_Exercise brief_
Every line that holds the string "empty" is to be identified and copied.

┌──

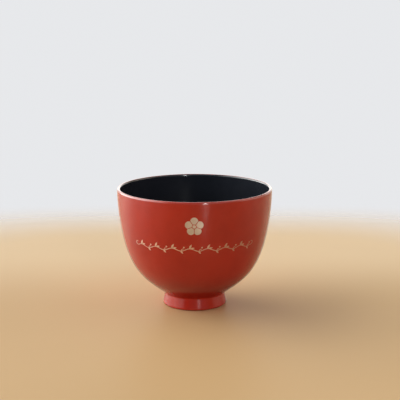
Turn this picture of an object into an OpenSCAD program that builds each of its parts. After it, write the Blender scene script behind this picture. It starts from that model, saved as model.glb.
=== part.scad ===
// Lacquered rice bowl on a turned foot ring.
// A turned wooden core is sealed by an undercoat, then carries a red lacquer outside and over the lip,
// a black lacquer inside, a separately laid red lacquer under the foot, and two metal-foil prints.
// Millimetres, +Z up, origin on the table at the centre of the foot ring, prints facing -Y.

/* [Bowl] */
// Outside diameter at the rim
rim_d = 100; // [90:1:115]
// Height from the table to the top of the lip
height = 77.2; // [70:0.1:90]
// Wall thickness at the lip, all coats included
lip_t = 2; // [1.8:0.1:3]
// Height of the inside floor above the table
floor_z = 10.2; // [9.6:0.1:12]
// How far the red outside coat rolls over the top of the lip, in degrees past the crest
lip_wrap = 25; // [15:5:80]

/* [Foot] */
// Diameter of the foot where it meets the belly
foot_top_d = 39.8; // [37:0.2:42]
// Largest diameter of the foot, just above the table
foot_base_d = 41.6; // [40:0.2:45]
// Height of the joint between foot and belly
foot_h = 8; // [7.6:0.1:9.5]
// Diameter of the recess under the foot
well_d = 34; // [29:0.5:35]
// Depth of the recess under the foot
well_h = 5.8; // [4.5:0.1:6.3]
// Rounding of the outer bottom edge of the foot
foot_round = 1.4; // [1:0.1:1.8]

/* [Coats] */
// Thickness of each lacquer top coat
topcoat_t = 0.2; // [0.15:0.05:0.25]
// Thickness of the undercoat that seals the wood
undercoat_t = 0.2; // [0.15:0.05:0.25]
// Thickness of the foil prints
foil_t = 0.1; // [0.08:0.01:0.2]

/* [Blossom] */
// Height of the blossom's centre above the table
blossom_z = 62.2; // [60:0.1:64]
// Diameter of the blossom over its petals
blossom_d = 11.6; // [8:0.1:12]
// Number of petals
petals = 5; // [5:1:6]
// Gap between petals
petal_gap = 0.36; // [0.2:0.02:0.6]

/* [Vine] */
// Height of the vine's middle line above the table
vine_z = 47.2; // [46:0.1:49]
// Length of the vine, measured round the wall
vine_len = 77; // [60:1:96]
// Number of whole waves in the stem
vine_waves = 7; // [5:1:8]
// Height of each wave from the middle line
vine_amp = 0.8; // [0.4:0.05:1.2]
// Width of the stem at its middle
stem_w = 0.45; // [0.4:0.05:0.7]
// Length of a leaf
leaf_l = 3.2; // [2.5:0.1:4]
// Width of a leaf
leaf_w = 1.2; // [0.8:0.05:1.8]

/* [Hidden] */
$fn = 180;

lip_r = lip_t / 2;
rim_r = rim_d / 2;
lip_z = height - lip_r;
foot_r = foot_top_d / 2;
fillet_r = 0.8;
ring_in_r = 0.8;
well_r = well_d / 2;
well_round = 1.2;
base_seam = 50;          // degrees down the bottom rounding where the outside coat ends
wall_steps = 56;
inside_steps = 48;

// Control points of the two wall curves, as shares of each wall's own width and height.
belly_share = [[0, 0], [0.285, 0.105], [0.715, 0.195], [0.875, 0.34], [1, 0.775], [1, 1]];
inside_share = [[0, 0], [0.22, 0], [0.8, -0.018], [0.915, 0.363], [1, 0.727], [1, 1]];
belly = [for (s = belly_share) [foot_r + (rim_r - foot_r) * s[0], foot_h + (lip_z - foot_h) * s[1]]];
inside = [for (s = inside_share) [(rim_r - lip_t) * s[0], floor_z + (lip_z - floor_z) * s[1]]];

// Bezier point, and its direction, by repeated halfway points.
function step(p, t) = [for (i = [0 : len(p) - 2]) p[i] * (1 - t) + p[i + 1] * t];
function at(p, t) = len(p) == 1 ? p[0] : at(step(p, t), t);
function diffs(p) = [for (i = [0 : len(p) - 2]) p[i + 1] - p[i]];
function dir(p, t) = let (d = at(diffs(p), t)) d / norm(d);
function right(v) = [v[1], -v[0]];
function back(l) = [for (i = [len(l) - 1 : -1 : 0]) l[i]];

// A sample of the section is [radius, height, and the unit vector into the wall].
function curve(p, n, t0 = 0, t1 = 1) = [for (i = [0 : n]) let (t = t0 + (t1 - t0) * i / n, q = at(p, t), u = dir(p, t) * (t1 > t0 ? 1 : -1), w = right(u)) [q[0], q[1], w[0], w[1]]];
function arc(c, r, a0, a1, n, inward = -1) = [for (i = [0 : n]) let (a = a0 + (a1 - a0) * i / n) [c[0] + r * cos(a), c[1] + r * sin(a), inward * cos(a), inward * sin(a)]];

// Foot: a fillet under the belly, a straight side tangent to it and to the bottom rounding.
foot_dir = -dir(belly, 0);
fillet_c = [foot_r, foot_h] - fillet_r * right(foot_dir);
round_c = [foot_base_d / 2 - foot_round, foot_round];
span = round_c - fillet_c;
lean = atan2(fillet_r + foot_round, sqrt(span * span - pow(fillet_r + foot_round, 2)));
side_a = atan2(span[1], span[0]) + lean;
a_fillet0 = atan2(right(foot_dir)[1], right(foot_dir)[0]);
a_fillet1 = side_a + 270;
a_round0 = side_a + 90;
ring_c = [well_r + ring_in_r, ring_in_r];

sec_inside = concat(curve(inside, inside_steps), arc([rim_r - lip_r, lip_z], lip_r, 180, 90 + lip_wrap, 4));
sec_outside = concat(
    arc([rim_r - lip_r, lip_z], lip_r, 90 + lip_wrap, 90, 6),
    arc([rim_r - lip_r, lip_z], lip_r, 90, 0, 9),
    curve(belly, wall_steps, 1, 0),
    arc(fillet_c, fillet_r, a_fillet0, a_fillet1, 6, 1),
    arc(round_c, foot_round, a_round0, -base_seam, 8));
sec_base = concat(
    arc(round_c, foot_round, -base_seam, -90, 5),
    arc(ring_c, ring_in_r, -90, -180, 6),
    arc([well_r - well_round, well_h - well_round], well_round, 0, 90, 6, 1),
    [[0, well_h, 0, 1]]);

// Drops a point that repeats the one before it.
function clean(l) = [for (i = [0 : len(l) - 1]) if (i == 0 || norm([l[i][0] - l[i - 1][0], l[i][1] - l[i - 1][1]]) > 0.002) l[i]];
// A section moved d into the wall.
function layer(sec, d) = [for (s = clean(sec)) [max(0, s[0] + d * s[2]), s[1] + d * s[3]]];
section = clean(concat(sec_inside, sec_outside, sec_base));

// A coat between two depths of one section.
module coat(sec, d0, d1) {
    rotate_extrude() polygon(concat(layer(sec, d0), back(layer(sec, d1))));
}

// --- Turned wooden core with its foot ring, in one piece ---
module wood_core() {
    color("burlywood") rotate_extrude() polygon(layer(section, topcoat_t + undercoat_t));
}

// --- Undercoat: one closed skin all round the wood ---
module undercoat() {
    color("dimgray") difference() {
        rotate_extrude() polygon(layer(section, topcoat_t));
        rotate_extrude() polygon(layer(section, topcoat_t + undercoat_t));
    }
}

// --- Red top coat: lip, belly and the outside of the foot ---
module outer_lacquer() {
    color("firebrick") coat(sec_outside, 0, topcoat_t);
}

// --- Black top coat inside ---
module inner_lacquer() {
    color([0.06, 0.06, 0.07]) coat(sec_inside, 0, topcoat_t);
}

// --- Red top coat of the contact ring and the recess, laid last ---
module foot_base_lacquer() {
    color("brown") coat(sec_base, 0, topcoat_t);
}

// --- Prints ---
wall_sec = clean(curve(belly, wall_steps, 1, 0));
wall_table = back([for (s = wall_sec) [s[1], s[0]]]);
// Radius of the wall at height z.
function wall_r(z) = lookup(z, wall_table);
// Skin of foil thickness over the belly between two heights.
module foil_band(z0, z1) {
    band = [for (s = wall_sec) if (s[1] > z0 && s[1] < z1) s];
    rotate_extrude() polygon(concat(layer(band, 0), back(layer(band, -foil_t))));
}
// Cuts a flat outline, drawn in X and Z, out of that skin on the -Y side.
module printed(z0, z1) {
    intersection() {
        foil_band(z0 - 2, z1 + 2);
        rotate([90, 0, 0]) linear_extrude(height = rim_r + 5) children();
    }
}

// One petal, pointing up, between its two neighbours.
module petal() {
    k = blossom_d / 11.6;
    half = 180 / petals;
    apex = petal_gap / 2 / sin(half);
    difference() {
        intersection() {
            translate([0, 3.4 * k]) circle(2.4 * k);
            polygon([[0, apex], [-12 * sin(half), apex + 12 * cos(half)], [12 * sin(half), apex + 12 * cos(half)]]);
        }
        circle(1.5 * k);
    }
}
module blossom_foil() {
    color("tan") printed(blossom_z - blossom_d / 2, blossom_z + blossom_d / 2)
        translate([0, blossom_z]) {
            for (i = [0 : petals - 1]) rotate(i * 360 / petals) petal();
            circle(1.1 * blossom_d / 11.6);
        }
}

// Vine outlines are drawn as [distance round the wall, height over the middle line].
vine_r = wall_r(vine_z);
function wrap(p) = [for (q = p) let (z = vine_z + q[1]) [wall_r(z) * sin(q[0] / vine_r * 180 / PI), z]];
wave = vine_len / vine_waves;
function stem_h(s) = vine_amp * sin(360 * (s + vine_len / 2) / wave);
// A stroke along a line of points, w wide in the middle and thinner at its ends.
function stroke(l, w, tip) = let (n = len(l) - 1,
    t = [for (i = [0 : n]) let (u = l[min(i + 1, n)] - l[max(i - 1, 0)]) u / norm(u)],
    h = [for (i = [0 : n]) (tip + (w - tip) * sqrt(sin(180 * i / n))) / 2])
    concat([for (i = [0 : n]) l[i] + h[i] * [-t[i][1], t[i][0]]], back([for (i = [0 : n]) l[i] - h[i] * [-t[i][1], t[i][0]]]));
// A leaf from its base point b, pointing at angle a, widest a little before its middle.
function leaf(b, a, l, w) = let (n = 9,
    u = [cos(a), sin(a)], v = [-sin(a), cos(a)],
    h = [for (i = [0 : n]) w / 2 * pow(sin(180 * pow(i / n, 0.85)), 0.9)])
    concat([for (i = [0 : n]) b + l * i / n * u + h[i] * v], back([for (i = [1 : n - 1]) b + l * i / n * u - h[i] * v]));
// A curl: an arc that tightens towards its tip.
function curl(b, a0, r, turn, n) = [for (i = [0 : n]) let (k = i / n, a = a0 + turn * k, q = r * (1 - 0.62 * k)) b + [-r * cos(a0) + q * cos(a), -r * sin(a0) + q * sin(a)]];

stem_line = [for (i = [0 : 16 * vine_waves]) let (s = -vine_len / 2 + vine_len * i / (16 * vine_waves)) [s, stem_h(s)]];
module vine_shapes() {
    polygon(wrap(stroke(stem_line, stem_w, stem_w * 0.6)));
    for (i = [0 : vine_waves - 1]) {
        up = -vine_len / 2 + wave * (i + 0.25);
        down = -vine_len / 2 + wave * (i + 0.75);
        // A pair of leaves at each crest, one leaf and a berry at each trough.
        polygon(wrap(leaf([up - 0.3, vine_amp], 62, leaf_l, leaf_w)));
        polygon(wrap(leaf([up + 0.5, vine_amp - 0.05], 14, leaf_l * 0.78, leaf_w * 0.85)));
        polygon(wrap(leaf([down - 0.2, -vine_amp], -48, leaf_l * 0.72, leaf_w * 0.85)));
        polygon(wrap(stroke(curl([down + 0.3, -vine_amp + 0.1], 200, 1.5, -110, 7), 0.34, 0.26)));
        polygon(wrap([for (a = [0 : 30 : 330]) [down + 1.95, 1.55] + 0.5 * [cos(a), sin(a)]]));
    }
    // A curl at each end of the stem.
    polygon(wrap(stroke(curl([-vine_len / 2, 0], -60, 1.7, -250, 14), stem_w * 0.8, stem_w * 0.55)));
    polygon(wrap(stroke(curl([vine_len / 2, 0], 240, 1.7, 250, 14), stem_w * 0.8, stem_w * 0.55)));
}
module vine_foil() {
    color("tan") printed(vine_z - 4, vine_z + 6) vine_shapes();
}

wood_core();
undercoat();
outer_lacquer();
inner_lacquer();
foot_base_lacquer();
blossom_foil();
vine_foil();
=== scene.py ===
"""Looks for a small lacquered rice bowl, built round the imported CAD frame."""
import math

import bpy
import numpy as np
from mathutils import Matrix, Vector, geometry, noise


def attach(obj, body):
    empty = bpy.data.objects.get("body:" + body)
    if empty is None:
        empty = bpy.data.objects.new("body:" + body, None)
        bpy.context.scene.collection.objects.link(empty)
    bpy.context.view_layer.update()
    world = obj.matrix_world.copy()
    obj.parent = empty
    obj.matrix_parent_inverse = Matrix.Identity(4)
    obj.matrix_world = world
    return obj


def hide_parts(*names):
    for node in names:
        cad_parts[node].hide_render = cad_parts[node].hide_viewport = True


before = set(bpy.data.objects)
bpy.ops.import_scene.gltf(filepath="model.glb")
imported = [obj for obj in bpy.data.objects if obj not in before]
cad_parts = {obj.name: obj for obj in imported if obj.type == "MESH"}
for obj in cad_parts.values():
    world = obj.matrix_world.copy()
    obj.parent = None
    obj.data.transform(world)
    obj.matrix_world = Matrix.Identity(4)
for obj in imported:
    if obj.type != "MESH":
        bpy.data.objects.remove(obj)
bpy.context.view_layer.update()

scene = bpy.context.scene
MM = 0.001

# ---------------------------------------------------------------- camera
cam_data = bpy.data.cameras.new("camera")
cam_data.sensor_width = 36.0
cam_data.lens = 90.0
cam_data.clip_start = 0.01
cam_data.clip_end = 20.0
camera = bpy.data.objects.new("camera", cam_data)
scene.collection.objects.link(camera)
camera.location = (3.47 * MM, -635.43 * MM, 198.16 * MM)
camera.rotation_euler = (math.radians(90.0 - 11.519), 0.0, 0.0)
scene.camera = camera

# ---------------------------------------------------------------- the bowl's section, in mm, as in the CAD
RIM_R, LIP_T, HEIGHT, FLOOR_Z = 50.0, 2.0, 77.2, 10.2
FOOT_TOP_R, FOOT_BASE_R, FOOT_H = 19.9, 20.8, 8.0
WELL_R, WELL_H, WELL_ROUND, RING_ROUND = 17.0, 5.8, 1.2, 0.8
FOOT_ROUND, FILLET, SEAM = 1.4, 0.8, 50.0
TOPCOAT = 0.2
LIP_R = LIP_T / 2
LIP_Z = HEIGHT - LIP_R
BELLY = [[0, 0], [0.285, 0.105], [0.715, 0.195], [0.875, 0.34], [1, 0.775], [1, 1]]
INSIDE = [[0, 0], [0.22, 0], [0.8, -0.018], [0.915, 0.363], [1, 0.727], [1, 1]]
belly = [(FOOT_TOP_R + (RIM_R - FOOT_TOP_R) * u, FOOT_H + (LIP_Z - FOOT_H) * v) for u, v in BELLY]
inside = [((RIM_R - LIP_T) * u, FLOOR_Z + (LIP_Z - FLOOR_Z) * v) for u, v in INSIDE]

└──

_Response to this task_
    empty = bpy.data.objects.get("body:" + body)
    if empty is None:
        empty = bpy.data.objects.new("body:" + body, None)
        bpy.context.scene.collection.objects.link(empty)
    obj.parent = empty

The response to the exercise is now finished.